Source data
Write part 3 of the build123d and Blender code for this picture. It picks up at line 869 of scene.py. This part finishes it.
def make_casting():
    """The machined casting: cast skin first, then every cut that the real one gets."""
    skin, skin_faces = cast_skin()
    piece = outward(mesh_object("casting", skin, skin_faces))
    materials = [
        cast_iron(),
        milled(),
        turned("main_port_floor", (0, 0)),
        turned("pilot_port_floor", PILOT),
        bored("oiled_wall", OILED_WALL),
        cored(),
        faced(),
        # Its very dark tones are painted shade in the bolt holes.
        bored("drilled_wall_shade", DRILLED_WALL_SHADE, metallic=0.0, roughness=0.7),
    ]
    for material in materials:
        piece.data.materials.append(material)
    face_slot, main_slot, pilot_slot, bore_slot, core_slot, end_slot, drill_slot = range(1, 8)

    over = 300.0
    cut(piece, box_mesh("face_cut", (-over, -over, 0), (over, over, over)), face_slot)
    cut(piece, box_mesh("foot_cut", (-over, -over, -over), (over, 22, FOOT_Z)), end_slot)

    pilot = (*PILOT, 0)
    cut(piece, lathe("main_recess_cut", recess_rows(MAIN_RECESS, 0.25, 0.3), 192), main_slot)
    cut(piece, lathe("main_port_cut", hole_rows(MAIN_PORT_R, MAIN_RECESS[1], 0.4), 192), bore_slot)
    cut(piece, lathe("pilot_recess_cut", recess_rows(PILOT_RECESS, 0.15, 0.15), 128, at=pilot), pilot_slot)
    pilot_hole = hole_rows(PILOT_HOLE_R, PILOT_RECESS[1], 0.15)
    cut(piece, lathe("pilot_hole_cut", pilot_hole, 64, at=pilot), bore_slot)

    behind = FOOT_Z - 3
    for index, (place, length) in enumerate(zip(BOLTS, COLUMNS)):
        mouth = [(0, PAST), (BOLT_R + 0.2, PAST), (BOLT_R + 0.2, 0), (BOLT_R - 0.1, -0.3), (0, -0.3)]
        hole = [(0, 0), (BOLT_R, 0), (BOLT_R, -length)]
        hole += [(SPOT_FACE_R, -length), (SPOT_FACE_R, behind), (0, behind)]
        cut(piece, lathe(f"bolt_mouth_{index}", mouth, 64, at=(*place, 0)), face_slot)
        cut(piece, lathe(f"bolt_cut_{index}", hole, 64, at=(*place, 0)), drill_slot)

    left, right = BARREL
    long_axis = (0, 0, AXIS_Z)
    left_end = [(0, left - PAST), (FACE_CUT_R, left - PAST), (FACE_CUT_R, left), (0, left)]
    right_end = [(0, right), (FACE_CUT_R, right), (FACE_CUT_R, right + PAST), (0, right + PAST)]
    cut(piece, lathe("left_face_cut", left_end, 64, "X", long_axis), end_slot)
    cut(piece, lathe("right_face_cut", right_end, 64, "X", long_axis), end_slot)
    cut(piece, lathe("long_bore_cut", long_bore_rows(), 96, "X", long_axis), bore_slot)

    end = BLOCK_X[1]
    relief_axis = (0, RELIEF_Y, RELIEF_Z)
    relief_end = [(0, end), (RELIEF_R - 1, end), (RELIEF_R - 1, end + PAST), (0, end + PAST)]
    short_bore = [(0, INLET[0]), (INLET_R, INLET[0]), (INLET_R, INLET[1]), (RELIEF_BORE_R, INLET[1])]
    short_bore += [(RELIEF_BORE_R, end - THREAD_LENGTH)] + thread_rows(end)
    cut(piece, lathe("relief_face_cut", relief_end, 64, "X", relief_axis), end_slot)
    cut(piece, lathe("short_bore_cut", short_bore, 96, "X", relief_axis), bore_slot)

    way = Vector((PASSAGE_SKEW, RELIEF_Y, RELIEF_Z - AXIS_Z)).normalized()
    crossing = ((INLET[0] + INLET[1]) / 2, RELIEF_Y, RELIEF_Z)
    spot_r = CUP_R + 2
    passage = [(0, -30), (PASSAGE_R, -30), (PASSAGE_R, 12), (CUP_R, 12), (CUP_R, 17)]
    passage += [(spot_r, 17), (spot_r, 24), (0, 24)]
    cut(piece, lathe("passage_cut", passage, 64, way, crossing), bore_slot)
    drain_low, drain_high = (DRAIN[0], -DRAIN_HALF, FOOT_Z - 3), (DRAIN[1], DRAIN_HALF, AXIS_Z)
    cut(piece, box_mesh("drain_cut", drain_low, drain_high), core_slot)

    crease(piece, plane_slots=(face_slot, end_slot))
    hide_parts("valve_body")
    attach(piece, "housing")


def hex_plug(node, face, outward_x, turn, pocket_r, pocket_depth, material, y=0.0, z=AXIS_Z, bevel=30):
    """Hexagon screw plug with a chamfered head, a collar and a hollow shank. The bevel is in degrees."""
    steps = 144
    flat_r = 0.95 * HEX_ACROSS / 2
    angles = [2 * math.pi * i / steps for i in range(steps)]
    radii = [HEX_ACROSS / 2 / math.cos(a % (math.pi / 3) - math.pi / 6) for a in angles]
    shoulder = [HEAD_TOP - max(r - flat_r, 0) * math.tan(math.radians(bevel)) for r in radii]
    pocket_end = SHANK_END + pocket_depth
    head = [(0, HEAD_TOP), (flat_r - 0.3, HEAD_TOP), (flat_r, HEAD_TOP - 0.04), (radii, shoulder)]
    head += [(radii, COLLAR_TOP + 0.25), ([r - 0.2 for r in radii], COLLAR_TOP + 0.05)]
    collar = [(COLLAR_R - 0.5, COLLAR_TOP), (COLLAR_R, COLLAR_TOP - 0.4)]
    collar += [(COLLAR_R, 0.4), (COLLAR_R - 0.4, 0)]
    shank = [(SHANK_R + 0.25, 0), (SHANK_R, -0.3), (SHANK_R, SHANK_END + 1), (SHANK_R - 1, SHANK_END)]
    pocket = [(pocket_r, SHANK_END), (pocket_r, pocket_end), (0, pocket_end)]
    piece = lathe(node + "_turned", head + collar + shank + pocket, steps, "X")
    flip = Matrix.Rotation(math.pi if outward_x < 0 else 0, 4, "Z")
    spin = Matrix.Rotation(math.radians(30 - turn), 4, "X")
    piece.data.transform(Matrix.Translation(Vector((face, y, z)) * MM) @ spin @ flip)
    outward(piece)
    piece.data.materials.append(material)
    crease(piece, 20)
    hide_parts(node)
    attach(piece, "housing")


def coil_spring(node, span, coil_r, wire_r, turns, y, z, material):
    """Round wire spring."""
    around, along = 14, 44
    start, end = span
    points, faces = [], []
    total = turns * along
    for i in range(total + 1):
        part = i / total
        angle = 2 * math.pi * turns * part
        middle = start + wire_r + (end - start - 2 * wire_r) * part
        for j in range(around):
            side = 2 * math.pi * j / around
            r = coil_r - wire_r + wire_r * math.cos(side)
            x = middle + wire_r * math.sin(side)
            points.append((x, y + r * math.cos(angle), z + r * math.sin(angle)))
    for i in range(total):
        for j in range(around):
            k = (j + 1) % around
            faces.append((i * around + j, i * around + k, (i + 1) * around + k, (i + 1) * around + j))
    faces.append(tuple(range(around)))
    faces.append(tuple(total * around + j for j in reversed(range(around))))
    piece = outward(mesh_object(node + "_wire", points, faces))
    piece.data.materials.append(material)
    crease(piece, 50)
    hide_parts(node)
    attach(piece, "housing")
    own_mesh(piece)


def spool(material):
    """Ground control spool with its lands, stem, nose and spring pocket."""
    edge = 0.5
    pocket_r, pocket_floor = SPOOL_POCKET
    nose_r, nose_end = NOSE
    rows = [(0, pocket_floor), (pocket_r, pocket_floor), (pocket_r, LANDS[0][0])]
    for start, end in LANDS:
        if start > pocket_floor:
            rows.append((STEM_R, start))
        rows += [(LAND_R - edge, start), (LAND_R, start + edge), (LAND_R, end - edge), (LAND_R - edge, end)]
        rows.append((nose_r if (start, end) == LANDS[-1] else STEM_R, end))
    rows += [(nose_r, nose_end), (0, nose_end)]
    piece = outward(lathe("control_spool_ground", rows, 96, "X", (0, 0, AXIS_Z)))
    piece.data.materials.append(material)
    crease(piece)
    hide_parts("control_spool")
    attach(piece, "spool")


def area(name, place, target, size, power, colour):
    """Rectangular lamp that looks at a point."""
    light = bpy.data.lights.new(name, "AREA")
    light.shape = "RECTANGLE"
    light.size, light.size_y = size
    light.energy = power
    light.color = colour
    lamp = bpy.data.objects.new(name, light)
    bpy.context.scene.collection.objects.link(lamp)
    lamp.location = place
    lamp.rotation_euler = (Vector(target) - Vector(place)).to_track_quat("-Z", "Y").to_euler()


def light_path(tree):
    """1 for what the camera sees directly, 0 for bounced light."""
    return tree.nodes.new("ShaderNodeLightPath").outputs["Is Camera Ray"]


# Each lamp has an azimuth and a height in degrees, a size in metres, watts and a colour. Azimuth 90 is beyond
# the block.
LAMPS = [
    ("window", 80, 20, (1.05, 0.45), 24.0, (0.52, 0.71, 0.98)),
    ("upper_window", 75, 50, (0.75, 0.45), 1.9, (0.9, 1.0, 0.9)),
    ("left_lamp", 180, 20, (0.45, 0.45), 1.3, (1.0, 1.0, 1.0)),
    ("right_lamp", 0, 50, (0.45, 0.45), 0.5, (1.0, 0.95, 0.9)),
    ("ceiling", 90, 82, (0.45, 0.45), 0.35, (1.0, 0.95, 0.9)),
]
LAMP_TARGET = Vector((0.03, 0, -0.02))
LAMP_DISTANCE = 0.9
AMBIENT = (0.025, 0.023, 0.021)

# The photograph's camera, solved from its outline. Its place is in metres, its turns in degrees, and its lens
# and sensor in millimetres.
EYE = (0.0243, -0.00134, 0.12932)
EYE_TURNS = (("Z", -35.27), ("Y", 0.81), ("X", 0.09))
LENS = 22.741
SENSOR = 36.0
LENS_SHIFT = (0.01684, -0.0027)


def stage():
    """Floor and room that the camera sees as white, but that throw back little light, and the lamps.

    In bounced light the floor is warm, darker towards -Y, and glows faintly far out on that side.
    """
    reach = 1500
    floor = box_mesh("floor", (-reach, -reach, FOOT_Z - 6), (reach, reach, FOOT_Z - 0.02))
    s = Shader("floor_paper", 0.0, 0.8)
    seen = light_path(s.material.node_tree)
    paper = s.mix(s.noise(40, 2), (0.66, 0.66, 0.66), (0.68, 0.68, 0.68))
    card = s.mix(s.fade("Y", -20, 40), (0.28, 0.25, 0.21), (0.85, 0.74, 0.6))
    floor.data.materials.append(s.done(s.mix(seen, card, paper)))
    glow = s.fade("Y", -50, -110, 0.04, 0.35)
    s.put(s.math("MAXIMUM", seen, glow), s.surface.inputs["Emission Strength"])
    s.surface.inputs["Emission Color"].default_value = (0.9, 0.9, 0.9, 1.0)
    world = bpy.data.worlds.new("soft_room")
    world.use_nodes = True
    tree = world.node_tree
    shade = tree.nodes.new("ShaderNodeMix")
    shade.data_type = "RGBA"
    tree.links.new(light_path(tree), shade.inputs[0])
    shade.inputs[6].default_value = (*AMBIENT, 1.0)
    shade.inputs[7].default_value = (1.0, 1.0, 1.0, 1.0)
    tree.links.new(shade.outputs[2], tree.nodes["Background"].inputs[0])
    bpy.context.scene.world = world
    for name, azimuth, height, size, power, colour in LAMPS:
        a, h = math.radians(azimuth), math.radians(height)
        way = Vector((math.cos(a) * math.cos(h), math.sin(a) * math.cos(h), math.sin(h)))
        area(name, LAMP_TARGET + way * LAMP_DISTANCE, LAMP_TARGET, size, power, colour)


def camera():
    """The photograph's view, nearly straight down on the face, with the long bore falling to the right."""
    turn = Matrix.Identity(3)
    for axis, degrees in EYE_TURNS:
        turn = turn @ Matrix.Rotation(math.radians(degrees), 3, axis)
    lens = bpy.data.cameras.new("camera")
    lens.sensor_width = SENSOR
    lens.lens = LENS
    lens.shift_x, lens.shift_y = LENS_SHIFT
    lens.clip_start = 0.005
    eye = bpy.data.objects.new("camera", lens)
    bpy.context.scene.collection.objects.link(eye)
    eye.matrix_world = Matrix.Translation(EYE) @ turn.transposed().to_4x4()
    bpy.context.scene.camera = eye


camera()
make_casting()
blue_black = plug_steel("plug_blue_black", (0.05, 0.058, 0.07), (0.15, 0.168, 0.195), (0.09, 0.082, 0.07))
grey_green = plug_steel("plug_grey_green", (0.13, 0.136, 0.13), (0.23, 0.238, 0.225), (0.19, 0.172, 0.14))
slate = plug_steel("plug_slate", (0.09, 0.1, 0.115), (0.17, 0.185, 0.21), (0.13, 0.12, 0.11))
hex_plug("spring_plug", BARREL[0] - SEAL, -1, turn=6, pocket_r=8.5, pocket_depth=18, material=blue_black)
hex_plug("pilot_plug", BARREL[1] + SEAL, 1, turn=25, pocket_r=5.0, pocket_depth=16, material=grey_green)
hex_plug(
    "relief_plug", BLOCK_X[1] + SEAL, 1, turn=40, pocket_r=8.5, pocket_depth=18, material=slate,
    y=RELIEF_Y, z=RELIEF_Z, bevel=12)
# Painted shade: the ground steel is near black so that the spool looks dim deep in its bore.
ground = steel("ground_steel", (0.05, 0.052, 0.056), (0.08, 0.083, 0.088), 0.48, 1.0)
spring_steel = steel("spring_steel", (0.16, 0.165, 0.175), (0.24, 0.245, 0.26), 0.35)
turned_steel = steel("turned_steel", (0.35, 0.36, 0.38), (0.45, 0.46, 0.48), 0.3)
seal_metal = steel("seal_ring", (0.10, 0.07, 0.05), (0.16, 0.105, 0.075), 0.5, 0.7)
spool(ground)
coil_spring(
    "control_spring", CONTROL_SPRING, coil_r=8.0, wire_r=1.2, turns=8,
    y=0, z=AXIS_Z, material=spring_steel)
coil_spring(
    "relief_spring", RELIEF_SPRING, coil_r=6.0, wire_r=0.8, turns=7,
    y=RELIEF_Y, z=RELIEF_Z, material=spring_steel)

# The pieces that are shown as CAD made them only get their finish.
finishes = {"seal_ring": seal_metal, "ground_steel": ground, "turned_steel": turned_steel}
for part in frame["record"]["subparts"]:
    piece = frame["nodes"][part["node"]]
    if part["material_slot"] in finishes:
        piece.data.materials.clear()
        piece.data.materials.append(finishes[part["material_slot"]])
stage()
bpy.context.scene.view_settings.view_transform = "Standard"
---
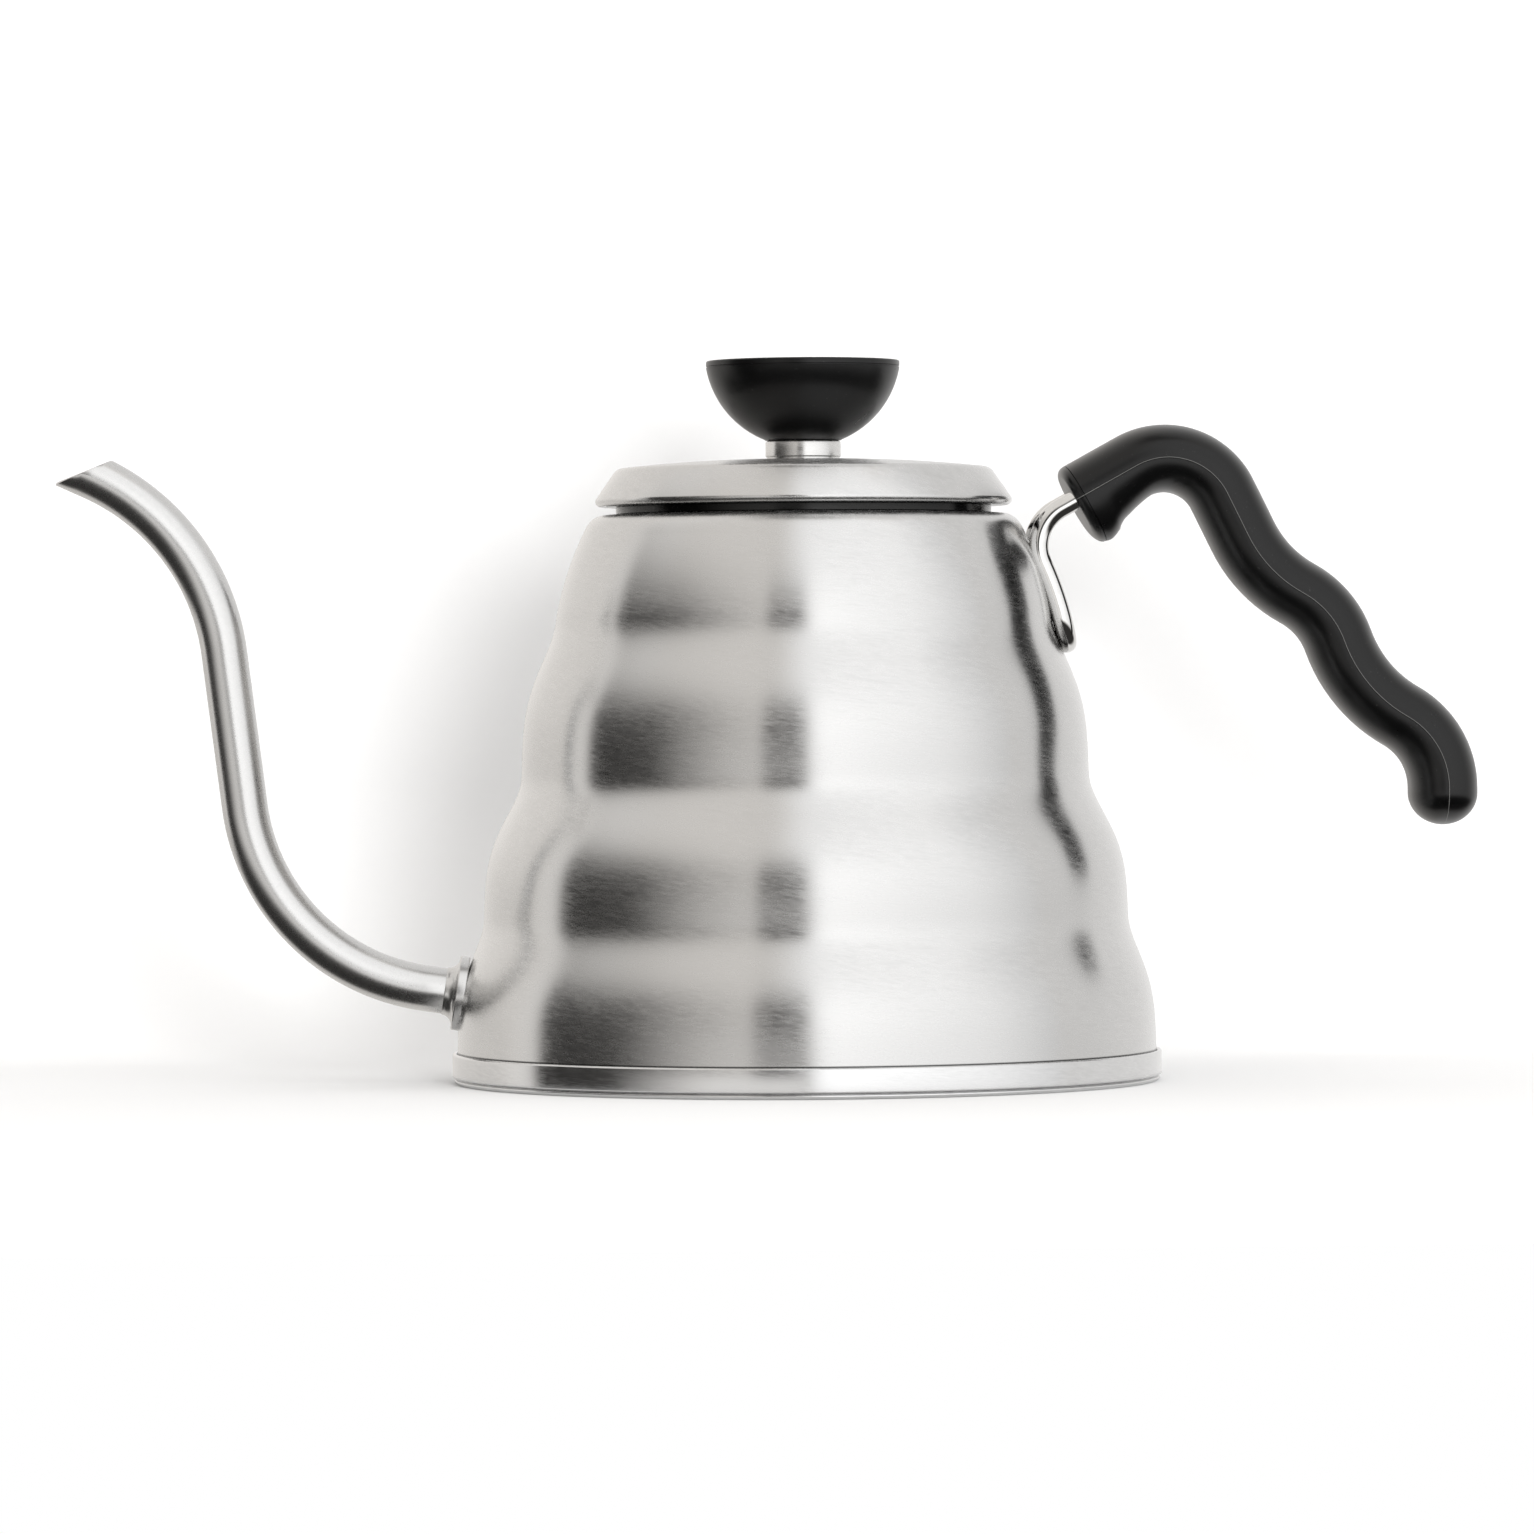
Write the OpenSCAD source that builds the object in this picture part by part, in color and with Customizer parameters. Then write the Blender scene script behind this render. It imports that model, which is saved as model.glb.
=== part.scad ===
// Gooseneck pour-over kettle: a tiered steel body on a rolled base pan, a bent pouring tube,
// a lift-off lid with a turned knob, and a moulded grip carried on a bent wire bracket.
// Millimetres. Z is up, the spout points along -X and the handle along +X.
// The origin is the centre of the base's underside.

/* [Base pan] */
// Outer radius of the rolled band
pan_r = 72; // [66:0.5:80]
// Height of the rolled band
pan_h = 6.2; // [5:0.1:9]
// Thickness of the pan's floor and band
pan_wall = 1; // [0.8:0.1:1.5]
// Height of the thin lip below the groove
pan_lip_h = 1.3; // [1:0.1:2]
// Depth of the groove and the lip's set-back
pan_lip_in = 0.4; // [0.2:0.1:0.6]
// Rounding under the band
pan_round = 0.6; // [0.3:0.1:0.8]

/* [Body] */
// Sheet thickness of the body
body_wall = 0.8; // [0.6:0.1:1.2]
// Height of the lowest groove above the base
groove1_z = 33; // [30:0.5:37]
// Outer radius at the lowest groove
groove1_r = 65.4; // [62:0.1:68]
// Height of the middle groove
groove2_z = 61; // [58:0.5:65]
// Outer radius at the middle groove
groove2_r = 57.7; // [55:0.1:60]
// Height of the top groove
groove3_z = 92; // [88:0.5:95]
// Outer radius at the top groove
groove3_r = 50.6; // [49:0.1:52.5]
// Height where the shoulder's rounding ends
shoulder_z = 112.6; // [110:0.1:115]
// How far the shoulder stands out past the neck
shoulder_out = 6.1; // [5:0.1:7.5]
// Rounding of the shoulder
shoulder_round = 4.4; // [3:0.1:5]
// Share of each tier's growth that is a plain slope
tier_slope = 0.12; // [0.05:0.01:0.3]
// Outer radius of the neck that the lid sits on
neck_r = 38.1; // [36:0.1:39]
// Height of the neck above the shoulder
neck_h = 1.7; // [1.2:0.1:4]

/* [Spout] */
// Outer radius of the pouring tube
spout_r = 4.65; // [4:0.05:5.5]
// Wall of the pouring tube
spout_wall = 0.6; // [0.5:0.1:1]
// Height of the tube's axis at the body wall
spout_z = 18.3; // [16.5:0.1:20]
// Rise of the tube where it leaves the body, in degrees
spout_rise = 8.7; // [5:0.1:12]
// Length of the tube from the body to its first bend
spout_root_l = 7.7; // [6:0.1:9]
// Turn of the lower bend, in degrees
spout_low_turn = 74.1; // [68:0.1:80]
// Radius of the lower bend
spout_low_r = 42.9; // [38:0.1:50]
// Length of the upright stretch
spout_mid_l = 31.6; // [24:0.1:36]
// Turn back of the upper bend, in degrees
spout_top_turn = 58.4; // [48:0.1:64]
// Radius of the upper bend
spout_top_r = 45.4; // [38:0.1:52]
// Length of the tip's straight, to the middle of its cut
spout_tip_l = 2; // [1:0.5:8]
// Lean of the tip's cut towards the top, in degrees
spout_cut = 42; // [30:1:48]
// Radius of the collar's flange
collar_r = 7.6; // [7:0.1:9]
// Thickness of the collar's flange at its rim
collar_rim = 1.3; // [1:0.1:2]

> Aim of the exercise
Looking at the data above, return every line from the one with "Write the OpenSCAD" down to the one with "the base's underside.", exactly and inclusively.

> Exercise answer
Write the OpenSCAD source that builds the object in this picture part by part, in color and with Customizer parameters. Then write the Blender scene script behind this render. It imports that model, which is saved as model.glb.
=== part.scad ===
// Gooseneck pour-over kettle: a tiered steel body on a rolled base pan, a bent pouring tube,
// a lift-off lid with a turned knob, and a moulded grip carried on a bent wire bracket.
// Millimetres. Z is up, the spout points along -X and the handle along +X.
// The origin is the centre of the base's underside.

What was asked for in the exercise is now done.